DBS remains very well capitalized by international standards, boasting a core tier-1 capital ratio of 10.7 percent. In April, Fitch Ratings reaffirmed DBS’s long-term rating of AA–, citing the bank’s strong balance sheet and capital base. DBS also has an Aa1 rating from Moody’s Investors Service and an AA– counterparty credit rating from Standard & Poor’s.

The bank’s strength has helped it attract more wealth management clients since the onset of the global financial crisis, executives say. “A lot of money came out of European and U.S. banks and walked into the door of DBS after Lehman collapsed,” says wealth management chief Tan. “The pull of a safe bank is strong.”

DBS has been synonymous with Singapore since it was established by the government in 1965 with the mission of financing the development of the city-state’s manufacturing economy.
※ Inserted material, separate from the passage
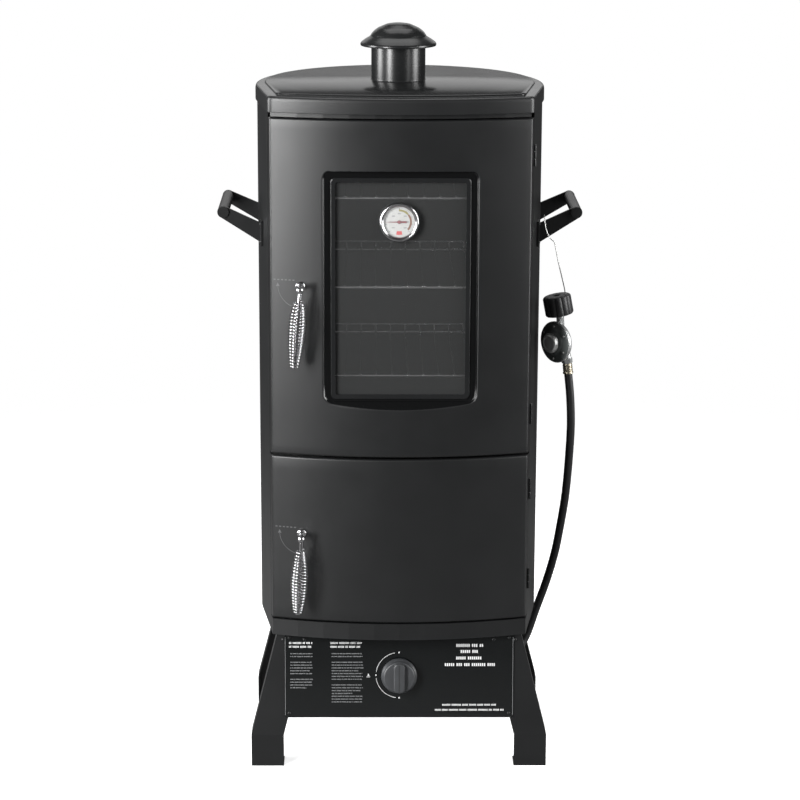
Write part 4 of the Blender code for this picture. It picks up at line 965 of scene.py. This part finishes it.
def wordRows(left, right, top, rows, pitch, high):
    # rows of small upright bars that stand for letters
    bars = []
    for row in range(rows):
        u, v = left, top - row * pitch
        stop = right - (right - left) * (dice.random() * 0.35 if row % 4 == 3 else dice.random() * 0.06)
        while u < stop - high:
            letters = 2 + int(7 * dice.random())
            for _ in range(letters):
                if u + 0.5 * high < stop:
                    bars.append(box(u, u + 0.46 * high, v - high / 2, v + high / 2))
                u += 0.68 * high
            u += 0.55 * high
    return bars


def makePanel():
    body, slot = "cabinet", "gloss_enamel"
    ink = (0.00002, 0.00022)  # how far the print's back and front are from the panel
    small, bold = [], []
    for left, right, blocks in ((-0.1840, -0.1450, (2, 5, 4)), (-0.1140, -0.0600, (2, 7, 7))):
        v = 0.0390
        for rows in blocks:
            small += wordRows(left, right, v, rows, 0.0049, 0.0016)
            v -= rows * 0.0049 + 0.0050
        bold += wordRows(left - 0.0020, right, 0.0575, 2, 0.0066, 0.0032)
    slab("panelSmallPrint", small, *ink, onPanel, "printGrey", body, slot)
    for middle, half, v, high in ((0.1206, 0.0239, 0.0532, 0.0050), (0.1206, 0.0165, 0.0427, 0.0050),
                                  (0.1206, 0.0239, 0.0314, 0.0050), (0.1206, 0.0432, 0.0200, 0.0050),
                                  (0.1206, 0.0472, -0.0497, 0.0030), (0.1211, 0.0602, -0.0584, 0.0030)):
        bold += wordRows(middle - half, middle + half, v, 1, 0.006, high)
    slab("panelBoldPrint", bold, *ink, onPanel, "printWhite", body, slot)
    up = panel["knobUp"]
    ring = [arcStrip(0, up, 0.0388, 0.0396, 100, 172), arcStrip(0, up, 0.0388, 0.0396, 188, 262)]
    ring += [disc(0.0392 * math.cos(a), up + 0.0392 * math.sin(a), 0.0013) for a in
             [math.radians(t) for t in (90, 180, 270)]]
    ring += [[(-0.0540, up - 0.0010), (-0.0500, up - 0.0010), (-0.0520, up + 0.0030)],
             box(-0.0550, -0.0490, up - 0.0034, up - 0.0024)]
    slab("panelMarks", ring, *ink, onPanel, "printWhite", body, slot)
    # grey lines along the panel's two side edges: painted highlights
    edgeHighlights = [box(s * 0.1926 - 0.0003, s * 0.1926 + 0.0003, -0.0670, 0.0670) for s in (-1, 1)]
    slab("panelEdgeLines", edgeHighlights, *ink, onPanel, "printGrey", body, slot)
    facing = onPanel(0, 0, 1) - onPanel(0, 0, 0)
    spots = [(onPanel(s * 0.186, v, 0.0002), facing) for s in (-1, 1) for v in (-0.064, 0.0665)]
    panHeads("panelScrews", spots, 0.0026, "blackEnamel", body, slot)


def makeKnob():
    outer, neck = knob["outer"], knob["neck"]
    profile = [(0, 0.0050), (outer - 0.0008, 0.0048), (outer, 0.0062), (outer - 0.0008, 0.0084),
               (neck + 0.0015, 0.0102), (neck, 0.0120), (neck, 0.0188), (neck - 0.0016, 0.0205), (0, 0.0205)]
    facing = onKnob(0, 0, 1) - onKnob(0, 0, 0)
    base = turnedMesh(rounded(profile, 0.0012, 4), onKnob(0, 0, 0), facing, 128)
    wide, long = knob["grip"]
    layers = [(0.0, 0.0190), (0.0, 0.0272), (-0.0004, 0.0283), (-0.0012, 0.0289), (-0.0022, knob["front"])]
    sections = [[onKnob(u, v, h) for u, v in roundBox(-wide - d, wide + d, -long - d, long + d, 0.0070)]
                for d, h in layers]
    addMesh("knobBody", *joined(base, loftMesh(sections)), "knobPlastic", "knob", "knob_plastic", 34.0,
            "control_knob")
    slab("knobLine", [box(-0.0006, 0.0006, -0.0235, 0.0235)], 0.0288, 0.02915, onKnob, "printBlack", "knob",
         "knob_plastic")
    slab("knobPointer", [box(-0.0009, 0.0009, 0.0265, 0.0295)], 0.0040, 0.0062, onKnob, "printWhite", "knob",
         "knob_plastic")


makePanel()
makeKnob()
print("panel and knob made")


# screws

def makeFixings():
    spots = []
    for side in (-1, 1):
        for x, z in ((0.196, 0.2200), (0.160, 0.2200)):
            spots.append((place(side * x, 0.0040 - 0.0012, z), forward))
    panHeads("legScrews", spots, 0.0034, "blackEnamel", "cabinet", "black_enamel")
    plates = []
    for side in (-1, 1):
        for y in (0.1000, 0.2630):
            away = math.asin((y - plan["backCentre"]) / plan["backRadius"])
            wall = (plan["half"] + math.tan(flare) * y) if y < 0.15 else plan["backRadius"] * math.cos(away)
            turn = -flare if y < 0.15 else away
            normal = Vector((side * math.cos(turn), math.sin(turn), 0))
            for dz in (-0.0150, 0.0150):
                plates.append((place(side * wall, y, 0.900 + dz) + normal * 0.0034, normal))
    panHeads("handleScrews", plates, 0.0030, "blackEnamel", "cabinet", "black_enamel")


makeFixings()
print("fixings made")


# regulator, handwheel and ferrule

regulator = {"centre": (0.2655, 0.1010, 0.7145), "turn": 50.0, "wheelTop": (0.2660, 0.1010, 0.7768),
             "tilt": (-0.19, 0.0, 0.98), "lobes": 12}


def makeRegulator(hoseEnd, hoseUp):
    body, centre = "cabinet", place(*regulator["centre"])
    turn = math.radians(regulator["turn"])
    face = Vector((-math.sin(turn), -math.cos(turn), 0))
    tilt = Vector(regulator["tilt"]).normalized()
    neckTop = place(*regulator["wheelTop"]) - tilt * 0.0170
    bowl = [(0, -0.0150), (0.0150, -0.0150), (0.0220, -0.0100), (0.0310, -0.0040), (0.0335, -0.0010),
            (0.0335, 0.0030), (0, 0.0030)]
    housing = turnedMesh(rounded(bowl, 0.0016, 5), centre, face, 96)
    outlet = hoseEnd + hoseUp * 0.0183
    inlet = centre - face * 0.0060 + Vector((0.006, 0.003, -0.012))
    bent = smoothLine([outlet, outlet + hoseUp * 0.014, inlet], 0.003)
    nut = turnedMesh(rounded([(0, 0), (0.0092, 0), (0.0092, 0.0085), (0, 0.0085)], 0.0006), outlet, hoseUp, 6)
    neckLow = centre + Vector((0.0060, 0.0080, 0.0200))
    pipes = joined(tubeMesh([bent], 0.0072, 24), tubeMesh([[neckLow, neckTop - tilt * 0.0012]], 0.0065, 24),
                   tubeMesh([[neckTop - tilt * 0.004, neckTop + tilt * 0.0320]], 0.0060, 24))
    addMesh("regulatorBody", *joined(housing, pipes, nut), "castZinc", body, "cast_zinc", 38.0,
            "regulator_body")
    cover = [(0, 0.0033), (0.0335, 0.0033), (0.0338, 0.0050), (0.0326, 0.0076), (0.0215, 0.0098),
             (0.0185, 0.0128), (0.0140, 0.0150), (0.0128, 0.0186), (0.0110, 0.0205), (0, 0.0205)]
    turned("regulatorCover", rounded(cover, 0.0016, 5), centre, face, "darkCover", body, "dark_cover", 96,
           False, 38.0, "regulator_cover")
    side = face.cross(Vector(upward)).normalized()
    ring = [(centre + 0.0275 * (math.cos(a) * side + math.sin(a) * Vector(upward)) + face * 0.0086, face)
            for a in [math.radians(30 + 60 * k) for k in range(6)]]
    panHeads("regulatorScrews", ring, 0.0022, "brightZinc", body, "cast_zinc")
    boss = [(0, 0.0128), (0.0168, 0.0128), (0.0172, 0.0150), (0.0156, 0.0200), (0.0136, 0.0216),
            (0.0112, 0.0216), (0.0104, 0.0206), (0, 0.0206)]
    turned("regulatorBoss", rounded(boss, 0.0010), centre, face, "bossZinc", body, "cast_zinc", 64)
    turned("regulatorRim", rounded([(0.0330, 0.0006), (0.0350, 0.0010), (0.0352, 0.0052), (0.0330, 0.0060)],
                                   0.0008), centre, face, "castZinc", body, "cast_zinc", 96, True)
    makeWheel(neckTop, tilt)


def makeWheel(neckTop, tilt):
    turnTo = Vector(upward).rotation_difference(tilt).to_matrix()
    steps = regulator["lobes"] * 12
    layers = [(0.0068, 0.0012, 0), (0.0205, 0.0010, 0.3), (0.0228, 0.0018, 0.7), (0.0238, 0.0040, 1),
              (0.0238, 0.0310, 1), (0.0228, 0.0332, 0.7), (0.0205, 0.0344, 0.3), (0.0130, 0.0346, 0),
              (0.0068, 0.0346, 0)]
    points = []
    for r, h, ribbed in layers:
        for k in range(steps):
            a = math.tau * k / steps
            wave = 0.5 + 0.5 * math.cos(a * regulator["lobes"])
            wide = r - 0.0016 * ribbed * (1 - wave ** 0.35)
            points.append(neckTop + turnTo @ Vector((wide * math.cos(a), wide * math.sin(a), h)))
    addMesh("handwheelGrip", points, ringFaces(len(layers), steps, True), "blackPlastic", "handwheel",
            "black_plastic", 30.0, "tank_handwheel")


def makeFerrule(hoseEnd, hoseUp):
    rings = [(0, 0.0003), (0.0086, 0.0003), (0.0088, 0.0022), (0.0079, 0.0034)]
    for k in range(4):
        h = 0.0048 + 0.0028 * k
        rings += [(0.0079, h), (0.0085, h + 0.0008), (0.0079, h + 0.0016)]
    rings += [(0.0078, 0.0164), (0.0070, 0.0180), (0, 0.0180)]
    turned("hoseFerrule", rings, hoseEnd, hoseUp, "ferruleMetal", "cabinet", "brass", 48, False, 50.0,
           "hose_ferrule")


# hose

hose = {
    "radius": 0.0070,
    "route": [
        (0.0473, 0.0160, 0.1572), (0.0630, 0.0170, 0.1567), (0.0870, 0.0280, 0.1450),
        (0.1180, 0.0600, 0.1290), (0.1480, 0.1000, 0.1190), (0.1800, 0.1450, 0.1190),
        (0.2060, 0.1800, 0.1320), (0.2270, 0.1980, 0.1590), (0.2440, 0.2020, 0.2080),
        (0.2605, 0.1960, 0.2600), (0.2730, 0.1760, 0.3180), (0.2805, 0.1540, 0.3760),
        (0.2865, 0.1310, 0.4380), (0.2900, 0.1160, 0.5040), (0.2915, 0.1050, 0.5680),
        (0.2890, 0.1000, 0.6200), (0.2848, 0.1000, 0.6600),
    ],
}


def makeHose():
    line = smoothLine([place(*p) for p in hose["route"]], 0.010)
    curve = bpy.data.curves.new("hoseLine", "CURVE")
    curve.dimensions, curve.bevel_depth, curve.bevel_resolution = "3D", hose["radius"], 6
    curve.use_fill_caps = True
    spline = curve.splines.new("POLY")
    spline.points.add(len(line) - 1)
    for point, spot in zip(spline.points, line):
        point.co = (*spot, 1.0)
    spline.use_smooth = True
    curve.materials.append(finishes["blackRubber"])
    piece = bpy.data.objects.new("hoseLine", curve)
    bpy.context.collection.objects.link(piece)
    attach(piece, "cabinet")
    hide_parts("gas_hose")
    long = sum((b - a).length for a, b in zip(line, line[1:]))
    print(f"hose {long:.3f} m")
    up = (line[-1] - place(*hose["route"][-2])).normalized()
    makeFerrule(line[-1], up)
    makeRegulator(line[-1], up)
    onIt = [bpy.data.objects[n] for n in ("hoseFerrule", "regulatorBody", "regulatorCover", "regulatorScrews",
                                          "regulatorBoss", "regulatorRim", "handwheelGrip", "regulator_wire")]
    tuple(line[0])
    2 * hose["radius"]


makeHose()
print("hose made")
It did so with panache, helping to turn Singapore into a modern, export-oriented powerhouse in the space of a generation.

In the late 1990s then–prime minister Lee Kuan Yew tapped DBS to spearhead a new drive to make Singapore a global financial center by becoming a universal bank with regional ambitions. DBS made its first significant offshore foray when it bought 70 percent of Bangkok-based Thai Danu Bank in 1997. The experience was costly. Losses skyrocketed as fully 53 percent of the Thai bank’s loans became nonperforming, forcing DBS to double its loan-loss provisions, to S$996 million, in 1998 and sell its stakes in DBS Land and Singapore Petroleum Co. to raise capital.